### RECORDS SUPPLIED:
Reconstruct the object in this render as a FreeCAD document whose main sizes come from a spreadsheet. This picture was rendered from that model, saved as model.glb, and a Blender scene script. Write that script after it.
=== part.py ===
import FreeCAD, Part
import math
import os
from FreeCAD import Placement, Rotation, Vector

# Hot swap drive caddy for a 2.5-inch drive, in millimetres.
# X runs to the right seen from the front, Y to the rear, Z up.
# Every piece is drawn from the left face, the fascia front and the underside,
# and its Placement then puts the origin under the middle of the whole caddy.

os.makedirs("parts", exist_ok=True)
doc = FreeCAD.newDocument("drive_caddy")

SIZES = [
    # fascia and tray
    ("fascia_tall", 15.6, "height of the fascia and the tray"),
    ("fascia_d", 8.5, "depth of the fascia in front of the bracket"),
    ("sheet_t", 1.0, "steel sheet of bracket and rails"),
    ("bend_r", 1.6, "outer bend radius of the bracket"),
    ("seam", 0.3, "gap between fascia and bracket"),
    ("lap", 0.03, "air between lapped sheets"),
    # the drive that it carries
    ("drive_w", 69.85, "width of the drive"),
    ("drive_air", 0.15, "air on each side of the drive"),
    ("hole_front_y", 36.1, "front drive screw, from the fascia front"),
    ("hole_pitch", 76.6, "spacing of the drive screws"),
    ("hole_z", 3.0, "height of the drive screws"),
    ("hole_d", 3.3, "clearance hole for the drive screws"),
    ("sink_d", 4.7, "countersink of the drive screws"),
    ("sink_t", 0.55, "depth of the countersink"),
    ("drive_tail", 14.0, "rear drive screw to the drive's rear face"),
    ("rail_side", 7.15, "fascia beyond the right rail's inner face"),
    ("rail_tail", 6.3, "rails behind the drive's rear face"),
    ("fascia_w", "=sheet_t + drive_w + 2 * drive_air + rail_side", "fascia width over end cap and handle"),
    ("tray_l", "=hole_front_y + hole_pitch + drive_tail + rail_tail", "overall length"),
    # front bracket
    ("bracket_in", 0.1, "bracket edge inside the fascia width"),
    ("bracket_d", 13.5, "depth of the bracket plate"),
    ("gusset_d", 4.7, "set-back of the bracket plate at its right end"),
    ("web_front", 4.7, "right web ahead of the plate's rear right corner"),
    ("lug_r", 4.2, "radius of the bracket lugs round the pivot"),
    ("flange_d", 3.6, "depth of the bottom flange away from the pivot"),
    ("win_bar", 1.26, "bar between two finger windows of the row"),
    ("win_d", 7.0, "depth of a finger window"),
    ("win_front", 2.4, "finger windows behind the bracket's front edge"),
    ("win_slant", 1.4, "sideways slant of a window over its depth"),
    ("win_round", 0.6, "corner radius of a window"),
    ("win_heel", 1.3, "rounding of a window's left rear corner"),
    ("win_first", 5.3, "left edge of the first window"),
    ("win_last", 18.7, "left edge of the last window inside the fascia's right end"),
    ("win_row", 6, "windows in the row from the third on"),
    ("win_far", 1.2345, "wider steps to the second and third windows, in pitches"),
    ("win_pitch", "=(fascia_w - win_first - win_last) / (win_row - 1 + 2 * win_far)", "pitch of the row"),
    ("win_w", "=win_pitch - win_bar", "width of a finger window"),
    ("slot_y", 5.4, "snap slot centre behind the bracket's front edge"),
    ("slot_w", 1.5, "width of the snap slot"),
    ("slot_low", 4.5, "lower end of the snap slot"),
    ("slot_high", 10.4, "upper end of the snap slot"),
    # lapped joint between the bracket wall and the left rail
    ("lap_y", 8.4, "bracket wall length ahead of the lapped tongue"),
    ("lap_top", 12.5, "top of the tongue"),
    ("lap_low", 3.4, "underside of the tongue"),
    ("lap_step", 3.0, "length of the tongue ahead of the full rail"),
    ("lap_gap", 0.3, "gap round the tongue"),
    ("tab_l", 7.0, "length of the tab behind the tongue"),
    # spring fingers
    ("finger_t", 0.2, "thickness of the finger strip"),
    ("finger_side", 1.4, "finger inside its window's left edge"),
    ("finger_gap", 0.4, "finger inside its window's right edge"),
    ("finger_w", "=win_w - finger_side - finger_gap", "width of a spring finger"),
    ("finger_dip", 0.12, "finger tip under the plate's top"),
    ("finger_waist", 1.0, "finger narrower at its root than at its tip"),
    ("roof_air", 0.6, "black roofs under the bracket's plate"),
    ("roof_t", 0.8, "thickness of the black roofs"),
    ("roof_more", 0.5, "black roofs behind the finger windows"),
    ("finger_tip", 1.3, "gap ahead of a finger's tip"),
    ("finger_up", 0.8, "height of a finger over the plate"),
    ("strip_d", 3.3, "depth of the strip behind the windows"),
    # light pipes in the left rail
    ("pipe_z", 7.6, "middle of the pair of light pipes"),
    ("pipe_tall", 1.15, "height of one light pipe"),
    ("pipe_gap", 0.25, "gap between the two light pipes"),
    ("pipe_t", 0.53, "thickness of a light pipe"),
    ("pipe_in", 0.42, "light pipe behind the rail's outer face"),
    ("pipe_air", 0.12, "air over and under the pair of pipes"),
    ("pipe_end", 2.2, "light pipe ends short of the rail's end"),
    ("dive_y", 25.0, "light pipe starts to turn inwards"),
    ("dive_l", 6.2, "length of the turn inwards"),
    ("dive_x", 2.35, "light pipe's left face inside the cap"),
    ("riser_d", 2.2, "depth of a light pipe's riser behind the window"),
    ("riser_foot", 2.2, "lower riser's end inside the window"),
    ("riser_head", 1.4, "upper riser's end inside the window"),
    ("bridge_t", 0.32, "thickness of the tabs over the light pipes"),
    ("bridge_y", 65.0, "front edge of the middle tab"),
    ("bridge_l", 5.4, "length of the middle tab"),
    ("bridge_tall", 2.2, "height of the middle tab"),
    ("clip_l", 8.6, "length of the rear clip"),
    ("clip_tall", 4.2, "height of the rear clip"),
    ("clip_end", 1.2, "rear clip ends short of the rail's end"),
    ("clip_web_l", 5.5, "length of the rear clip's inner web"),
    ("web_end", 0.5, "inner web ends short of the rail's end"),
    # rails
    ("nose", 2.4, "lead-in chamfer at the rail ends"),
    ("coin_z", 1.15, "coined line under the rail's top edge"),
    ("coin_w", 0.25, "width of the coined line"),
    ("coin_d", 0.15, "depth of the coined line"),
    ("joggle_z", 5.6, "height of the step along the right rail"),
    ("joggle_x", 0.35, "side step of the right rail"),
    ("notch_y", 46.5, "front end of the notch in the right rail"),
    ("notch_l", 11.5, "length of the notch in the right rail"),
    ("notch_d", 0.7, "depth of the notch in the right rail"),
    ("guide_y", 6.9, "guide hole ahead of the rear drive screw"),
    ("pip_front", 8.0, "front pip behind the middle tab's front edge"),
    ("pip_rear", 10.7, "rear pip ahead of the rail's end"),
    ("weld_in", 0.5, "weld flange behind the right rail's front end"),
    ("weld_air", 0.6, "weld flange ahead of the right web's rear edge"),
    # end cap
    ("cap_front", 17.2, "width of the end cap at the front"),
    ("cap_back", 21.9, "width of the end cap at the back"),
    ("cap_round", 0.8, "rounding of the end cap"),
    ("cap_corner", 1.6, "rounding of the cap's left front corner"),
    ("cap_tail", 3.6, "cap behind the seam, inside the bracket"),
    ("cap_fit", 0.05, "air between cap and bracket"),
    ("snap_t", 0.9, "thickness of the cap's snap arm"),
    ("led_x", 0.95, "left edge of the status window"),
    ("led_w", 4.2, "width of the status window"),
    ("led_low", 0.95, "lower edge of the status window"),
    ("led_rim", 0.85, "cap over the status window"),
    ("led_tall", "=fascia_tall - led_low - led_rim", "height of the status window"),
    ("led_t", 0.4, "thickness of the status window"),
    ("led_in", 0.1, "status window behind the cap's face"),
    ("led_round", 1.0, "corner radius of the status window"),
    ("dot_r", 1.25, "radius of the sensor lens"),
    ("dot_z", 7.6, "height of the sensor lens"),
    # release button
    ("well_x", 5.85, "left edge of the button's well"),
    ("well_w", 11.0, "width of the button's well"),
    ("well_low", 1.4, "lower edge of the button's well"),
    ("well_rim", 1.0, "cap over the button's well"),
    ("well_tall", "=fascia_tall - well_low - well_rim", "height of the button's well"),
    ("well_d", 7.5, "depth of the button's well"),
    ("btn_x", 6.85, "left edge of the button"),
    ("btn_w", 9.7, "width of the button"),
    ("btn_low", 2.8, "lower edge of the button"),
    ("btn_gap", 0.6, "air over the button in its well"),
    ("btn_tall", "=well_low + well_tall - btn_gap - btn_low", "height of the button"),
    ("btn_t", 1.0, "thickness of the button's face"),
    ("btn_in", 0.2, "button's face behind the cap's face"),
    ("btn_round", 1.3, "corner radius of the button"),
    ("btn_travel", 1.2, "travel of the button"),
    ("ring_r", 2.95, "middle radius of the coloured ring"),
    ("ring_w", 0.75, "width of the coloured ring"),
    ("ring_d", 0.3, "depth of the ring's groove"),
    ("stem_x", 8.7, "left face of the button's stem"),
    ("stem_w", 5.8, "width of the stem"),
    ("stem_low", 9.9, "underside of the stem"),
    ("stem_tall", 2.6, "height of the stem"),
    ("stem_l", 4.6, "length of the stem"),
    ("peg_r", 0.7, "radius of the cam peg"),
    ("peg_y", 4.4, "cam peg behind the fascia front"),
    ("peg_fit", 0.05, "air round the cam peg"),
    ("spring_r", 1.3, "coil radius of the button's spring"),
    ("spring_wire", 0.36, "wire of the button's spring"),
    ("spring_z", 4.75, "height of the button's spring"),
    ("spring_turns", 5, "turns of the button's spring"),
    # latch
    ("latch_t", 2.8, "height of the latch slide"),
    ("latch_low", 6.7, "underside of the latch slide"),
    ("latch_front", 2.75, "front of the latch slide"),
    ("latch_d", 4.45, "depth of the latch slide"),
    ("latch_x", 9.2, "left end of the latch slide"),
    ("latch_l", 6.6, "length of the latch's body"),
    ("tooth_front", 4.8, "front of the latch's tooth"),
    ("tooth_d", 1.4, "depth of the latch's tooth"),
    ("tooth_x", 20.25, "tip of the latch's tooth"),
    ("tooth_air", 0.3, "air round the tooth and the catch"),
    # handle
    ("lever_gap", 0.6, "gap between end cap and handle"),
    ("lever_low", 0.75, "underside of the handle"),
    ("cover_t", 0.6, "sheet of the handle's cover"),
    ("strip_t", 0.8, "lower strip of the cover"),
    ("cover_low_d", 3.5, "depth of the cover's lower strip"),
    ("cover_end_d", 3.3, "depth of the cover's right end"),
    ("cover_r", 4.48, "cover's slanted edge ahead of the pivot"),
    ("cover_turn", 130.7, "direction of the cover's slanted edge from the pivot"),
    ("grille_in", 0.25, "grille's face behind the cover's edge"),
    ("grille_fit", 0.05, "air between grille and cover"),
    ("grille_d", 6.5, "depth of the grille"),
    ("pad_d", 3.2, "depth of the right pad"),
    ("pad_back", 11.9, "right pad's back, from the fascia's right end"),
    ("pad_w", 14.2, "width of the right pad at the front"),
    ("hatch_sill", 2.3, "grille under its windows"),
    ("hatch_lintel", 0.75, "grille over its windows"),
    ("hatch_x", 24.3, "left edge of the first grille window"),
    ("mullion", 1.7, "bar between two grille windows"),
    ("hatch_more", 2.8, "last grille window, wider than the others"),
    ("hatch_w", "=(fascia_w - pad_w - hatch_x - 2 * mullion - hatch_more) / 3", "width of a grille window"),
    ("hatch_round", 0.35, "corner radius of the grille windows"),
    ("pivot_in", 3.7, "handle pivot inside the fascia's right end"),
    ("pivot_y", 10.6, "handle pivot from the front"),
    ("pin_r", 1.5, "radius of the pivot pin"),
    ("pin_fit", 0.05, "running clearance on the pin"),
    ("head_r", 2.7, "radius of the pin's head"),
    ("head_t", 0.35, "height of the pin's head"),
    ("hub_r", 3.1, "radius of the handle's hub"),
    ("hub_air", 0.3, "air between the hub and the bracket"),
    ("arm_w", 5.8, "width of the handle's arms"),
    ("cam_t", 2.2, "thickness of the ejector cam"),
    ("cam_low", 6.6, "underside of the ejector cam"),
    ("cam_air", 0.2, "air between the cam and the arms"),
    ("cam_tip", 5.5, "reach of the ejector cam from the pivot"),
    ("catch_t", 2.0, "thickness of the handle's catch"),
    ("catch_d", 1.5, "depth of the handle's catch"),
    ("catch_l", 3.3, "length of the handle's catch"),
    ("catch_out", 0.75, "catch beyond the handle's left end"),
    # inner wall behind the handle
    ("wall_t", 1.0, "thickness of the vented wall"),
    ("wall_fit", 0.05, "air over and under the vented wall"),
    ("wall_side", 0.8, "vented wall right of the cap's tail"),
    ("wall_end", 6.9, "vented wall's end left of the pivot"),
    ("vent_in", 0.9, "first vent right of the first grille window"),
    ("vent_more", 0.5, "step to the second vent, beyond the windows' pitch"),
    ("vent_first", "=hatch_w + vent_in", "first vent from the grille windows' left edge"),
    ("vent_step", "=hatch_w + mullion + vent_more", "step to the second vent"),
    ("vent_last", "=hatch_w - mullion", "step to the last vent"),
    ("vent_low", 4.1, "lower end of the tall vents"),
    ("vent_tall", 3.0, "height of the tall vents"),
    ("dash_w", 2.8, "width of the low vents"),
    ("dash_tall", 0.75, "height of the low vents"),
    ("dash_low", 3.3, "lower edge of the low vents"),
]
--
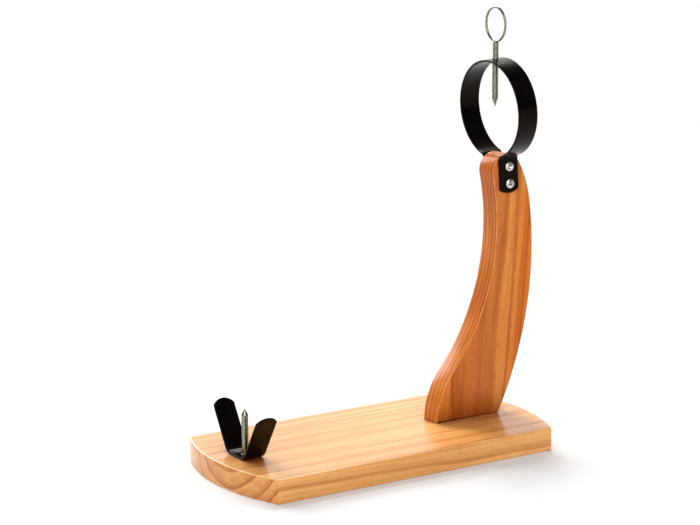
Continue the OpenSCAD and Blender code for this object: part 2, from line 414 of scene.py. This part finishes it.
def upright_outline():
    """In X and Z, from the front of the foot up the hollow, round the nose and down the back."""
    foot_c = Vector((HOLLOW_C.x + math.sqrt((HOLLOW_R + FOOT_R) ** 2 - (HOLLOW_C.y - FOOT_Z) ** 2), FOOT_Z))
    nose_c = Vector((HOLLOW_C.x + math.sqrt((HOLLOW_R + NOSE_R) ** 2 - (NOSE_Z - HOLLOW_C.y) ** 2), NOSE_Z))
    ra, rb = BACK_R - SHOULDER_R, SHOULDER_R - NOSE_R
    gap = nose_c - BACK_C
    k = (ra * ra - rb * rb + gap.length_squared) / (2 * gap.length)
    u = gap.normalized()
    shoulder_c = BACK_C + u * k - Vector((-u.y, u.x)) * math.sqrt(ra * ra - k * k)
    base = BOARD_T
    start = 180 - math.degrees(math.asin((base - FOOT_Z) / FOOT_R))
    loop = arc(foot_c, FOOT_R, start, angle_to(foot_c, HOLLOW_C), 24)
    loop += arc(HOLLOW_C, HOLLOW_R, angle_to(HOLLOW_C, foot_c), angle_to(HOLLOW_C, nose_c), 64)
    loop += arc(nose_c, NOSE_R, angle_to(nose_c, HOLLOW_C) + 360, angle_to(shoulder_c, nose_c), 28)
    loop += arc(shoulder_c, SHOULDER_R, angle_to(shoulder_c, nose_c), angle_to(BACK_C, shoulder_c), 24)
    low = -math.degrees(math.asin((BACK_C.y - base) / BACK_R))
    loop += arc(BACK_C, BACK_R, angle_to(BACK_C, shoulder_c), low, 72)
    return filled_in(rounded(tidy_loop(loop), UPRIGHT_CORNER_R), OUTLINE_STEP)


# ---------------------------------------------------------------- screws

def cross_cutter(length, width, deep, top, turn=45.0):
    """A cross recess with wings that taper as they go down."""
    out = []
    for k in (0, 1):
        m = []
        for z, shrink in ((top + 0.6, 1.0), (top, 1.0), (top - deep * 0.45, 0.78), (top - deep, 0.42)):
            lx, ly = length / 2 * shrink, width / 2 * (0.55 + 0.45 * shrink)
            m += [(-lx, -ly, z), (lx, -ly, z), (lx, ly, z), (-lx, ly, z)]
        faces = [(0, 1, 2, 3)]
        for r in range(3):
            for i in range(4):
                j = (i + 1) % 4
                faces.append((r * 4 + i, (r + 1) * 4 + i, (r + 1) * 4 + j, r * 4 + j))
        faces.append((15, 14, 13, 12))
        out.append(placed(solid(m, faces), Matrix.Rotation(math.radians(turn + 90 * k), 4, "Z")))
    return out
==
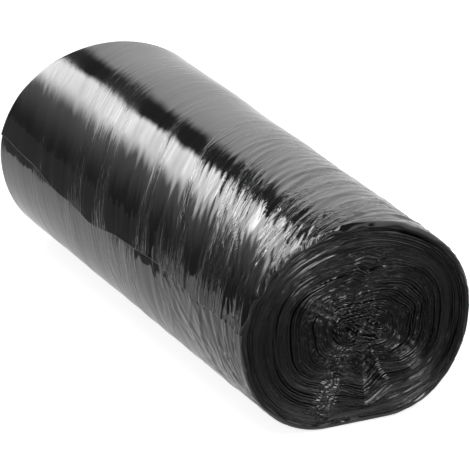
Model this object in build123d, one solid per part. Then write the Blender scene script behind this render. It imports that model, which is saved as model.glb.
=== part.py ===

### TASK GOAL:
Using the records above, copy every line that has the word "model" in it.

### TASK ANSWER:
Reconstruct the object in this render as a FreeCAD document whose main sizes come from a spreadsheet. This picture was rendered from that model, saved as model.glb, and a Blender scene script. Write that script after it.
Model this object in build123d, one solid per part. Then write the Blender scene script behind this render. It imports that model, which is saved as model.glb.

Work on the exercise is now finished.